3) Something Wild: Long before whiny law enforcement trainees started bleating about loud lambs and whatnot Johnathan Demme was making some fantastic noise with this offbeat cinematic effort. It introduced the director's famous quirky style in terms of settings as well as music (something he pulled of again with "Married to the Mob"). The soundtrack boasts a notably eclectic but always groovy selection of songs by New Order, Fine Young Cannibals, Laurie Anderson, UB40 and Sister Carol's ska-tastic version of the Trogg's "Wild Thing" is simply superb. Of course Melanie Griffith sporting the Louise Brooks bob still slays me wholly and completely every time I watch it.
4) I Was A Teenage Zombie: Fantastically low-budget cheezy flick that wears it's heart on it's undead sleeve. It's soundtrack, though, is a superb sampler of the finest alternative bands from the legendary Slash Records. With the The Del Fuegos, the Violent Femmes, The Smithereens and my beloved dB's all present and accounted for there simply is not a bad song on the soundtrack. The movie and the soundtrack both are well worth digging up.
5) URGH! A Music War: Possibly the greatest cult music film ever made. Everyone who was anyone in early-80s alternative music was included in all of their raw brutal glory. This is the first record I ever bought that truly lived up to the recommendation "PLAY LOUD!" And you better believe I did. You got XTC (a very rare live performance of these guys), Echo and the Bunnymen, the Dead Kennedys, Pere Ubu, Gang of Four and the Cramps at their most horrible twisted glory (which I fr. Legal entanglements mean this fantastic slab of musical glory will never be released for sale but you can still catch the performances on YouTube now and then before the lawyers catch wind of ‘em.
6) Valley Girl: Now this one might seem to be a bit of an orthodox selection given the others on this list but it certainly wasn't at the time. It's a great film, first off. Second, legal issues kept this soundtrack almost completely unavailable for years. It was the holy grail of second-hand records during most of the mid-80s. And while this teen film/soundtrack formula begat a legion of craptastic imitators, none could match the balance between gutless techno-pop and grungy post-punk bar rock of the era. The Plimsouls, Modern English, Gary Myrick, and the unfairly forgotten Bonnie Hayes and the Wild Combo.

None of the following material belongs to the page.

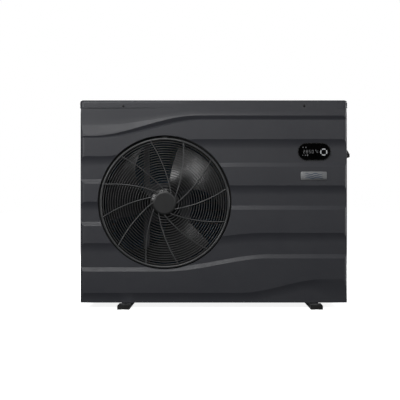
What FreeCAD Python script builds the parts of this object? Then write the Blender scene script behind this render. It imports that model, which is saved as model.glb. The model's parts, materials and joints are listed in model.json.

7) Athens, GA—Inside/Out: In the same live music vein of the above-mentioned URGH!, this is a rarely-seen documentary of the legendary Athens, GA music scene. While the success of R.E.M. has made this place and particular era of the southern college music somewhat difficult to discern objectively from the standpoint of today, this film gives a taste of what it was like at the time. A lot of great bands show up on this effort such as Pylon, Love Tractor, Flat Duo Jets and the Squalls that would have otherwise been completely forgotten are present and accounted for.
8) Bachelor Party: This film is one of those lamentable mid-80s sex comedies that would have gone into complete oblivion except for one single fact – it starred an up and coming Tom Hanks. While the now-megasuperstar might wish this cinematic travesty to be forgotten, it turns out it actually boasts a pretty great soundtrack. IRS Records was somehow involved and included a bunch of their artists such as R.E.M., Oingo Boingo, The Fleshtones, The Alarm and a few others. It’s worth rescuing from the bargain bin if you happen to see it. The record, not the film.
9) Rumble Fish: When Francis ford Coppola’s "Rumble Fish" was released I chalked it up as anotherteen-boy crapfest that were so typical in the early 80s. Turns out I was way wrong. It’s a fantastic film and boasts a powerful soundtrack as composed by The Police’s Stewart Copeland. Something about the strange minimal-sounding score really appealed to my restless teenage soul and it’s lost none of its power since. A very good film (but not nearly Coppola’s best) but and absolutely excellent soundtrack.
10) Raiders of the Lost Ark: Oh. Come on. Don’t even act like this still doesn’t get you every time you hear it.